Furthermore, many countries are modernizing digital ID frameworks and central bank infrastructures (like instant payments or tokenized deposits). These backend upgrades mean that wallets can integrate secure, real-time features beyond just card-based transactions.

Therefore, the timing is perfect for wallets to move from front-end tools to deep, connective infrastructure.

Market Forces Pushing Wallets to the Center

Several trends are accelerating this shift:

  • Super app fatigue: In some regions, users prefer specialized apps. However, in areas with limited bandwidth or high mobile usage, the appeal of one app doing everything remains strong.

  • Platform unbundling: Traditional super apps are breaking into smaller, focused services. Meanwhile, wallets are absorbing many of those utilities as financial, identity, and retail services blend together.

  • Merchant and developer pressure: As the demand for embedded payments, offers, and financing grows, developers are seeking one place to deploy experiences. Digital wallets can fill that role.

  • Data consolidation: Wallets already carry valuable data—spending history, identity, and preferences. With permissioned sharing, they can personalize services while respecting privacy.

Because of these forces, wallets are being pulled into roles once handled by operating systems or cloud platforms.

Pointer: Key Features That Make Wallets Super App-Ready

  • Universal user base: Wallets come pre-installed or are easily accessible in app stores, giving them a wide reach from day one.

  • Trusted financial layer: Users already trust wallets with sensitive actions like payments, identity, and biometrics.

  • One-tap onboarding: Wallets simplify how users add new cards, IDs, or apps, removing friction from starting new services.

  • Modular architecture: Through APIs and SDKs, modern wallets can allow partners to plug into their flow securely and contextually.

  • Cross-device experience: Wallets sync across mobile, wearables, browsers, and sometimes cars—extending access across everyday devices.

Will Wallets Compete or Collaborate with Super Apps?

Rather than replacing super apps, digital wallets may complement or enable them. For example, wallets could serve as the payment and identity rails inside larger platforms. At the same time, they might offer “super app kits” to businesses, helping them stitch services together without building full ecosystems.

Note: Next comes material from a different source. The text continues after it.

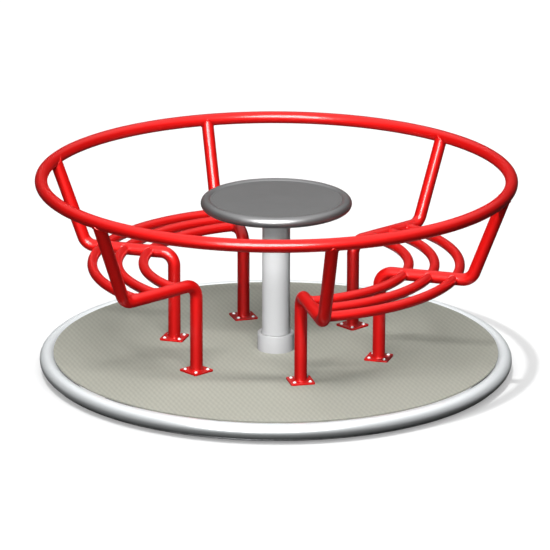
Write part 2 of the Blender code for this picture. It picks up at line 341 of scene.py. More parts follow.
# %% Weld the support to the handrail and to its plate
ring_tool = tube_ring("ring_tool", HANDRAIL_RADIUS, HANDRAIL_HEIGHT, HANDRAIL_TUBE - WELD_SINK)
ring_tool.rotation_euler.z = math.pi / RING_STEPS
cut_away(support, ring_tool)

up_tube = lean.normalized()
before_tube = Vector((0, 1, 0)).cross(up_tube)
top_path = []
outer_limit = HANDRAIL_RADIUS + HANDRAIL_TUBE - BEAD_INSET
for angle in round_steps():
    beside = SUPPORT_TUBE * math.cos(angle)
    before = SUPPORT_TUBE * math.sin(angle)
    ring_centre = Vector((math.sqrt(HANDRAIL_RADIUS**2 - beside**2), beside, HANDRAIL_HEIGHT))
    drop = math.sqrt(max(HANDRAIL_TUBE**2 - before**2, 0))
    place = ring_centre + before_tube * before - up_tube * drop
    place.x = min(place.x, outer_limit)
    top_path.append(place)
foot_path = [
    (LEG_RADIUS + SUPPORT_TUBE * math.cos(angle), SUPPORT_TUBE * math.sin(angle), PLATE_TOP)
    for angle in round_steps()
]
join_into(support, [weld_bead(top_path), weld_bead(foot_path)])
print("support with its welds:", len(support.data.polygons), "faces")

# %% Set the six supports round the platform
SUPPORT_ANGLES = {
    "right_middle": 0,
    "right_rear": 60,
    "left_rear": 125,
    "left_middle": 180,
    "left_front": 240,
    "right_front": 300,
}
for place, degrees in SUPPORT_ANGLES.items():
    copy = turned_copy(support, f"bent_support_{place}", degrees)
    hang(copy, "platform", "red_paint", f"support_{place}")
bpy.data.objects.remove(support, do_unlink=True)

# %% [markdown]
# Bench rails
#
# Three rails run side by side in each bay, bent to arcs about the platform's axis. They
# end against the seat members of two supports. One bay of three is modelled and copied to
# the others. The rear left bay is a little shorter, because its support stands a few
# degrees further round, so it is modelled to its own angle. The section has 26 sides:
# then none of its corners lies level with a corner of the cutting tool, which a Boolean
# handles badly.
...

In some cases, they might directly compete. For instance, a wallet with banking, loyalty, travel, and insurance features may reduce the need for several standalone apps. In other cases, wallets might be white-labeled and embedded within super apps to improve speed, compliance, or trust.

The interoperability layer—how well wallets work across apps, platforms, and countries—will likely determine how far this model goes. If developers can plug in easily and users can move across experiences without extra sign-ups, wallets will become the new “invisible OS” of digital life.

Regulatory and Design Challenges Ahead

However, the journey isn’t without hurdles. For wallets to become trusted infrastructure layers, they must meet certain design and regulatory expectations:

  • Privacy-first architecture: Wallets must let users control their data and choose how it’s shared across services.

  • Interoperability: Cross-platform support is essential, so wallets should work regardless of device, OS, or country.

  • Compliance and licensing: Wallets moving into lending, investing, or ID services may require licenses in every market they serve.

  • Security transparency: End-to-end encryption, fraud prevention, and biometric protections must be clearly communicated and independently audited.

Without tackling these, wallets risk becoming bloated apps rather than seamless infrastructure layers.

Final Thoughts: Infrastructure, Not Just Interface

In many ways, digital wallets are quietly becoming the next app layer—sitting between users and the services they rely on daily. They are evolving from interfaces for payments to infrastructure for digital life.

Just like cloud platforms host services behind websites, wallets may soon host apps behind taps, scans, and biometric verifications. This subtle shift could reshape how fintech, identity, and commerce are built.

So, while not every wallet will become a super app, the most successful ones will offer super capabilities—powering ecosystems instead of trying to control them.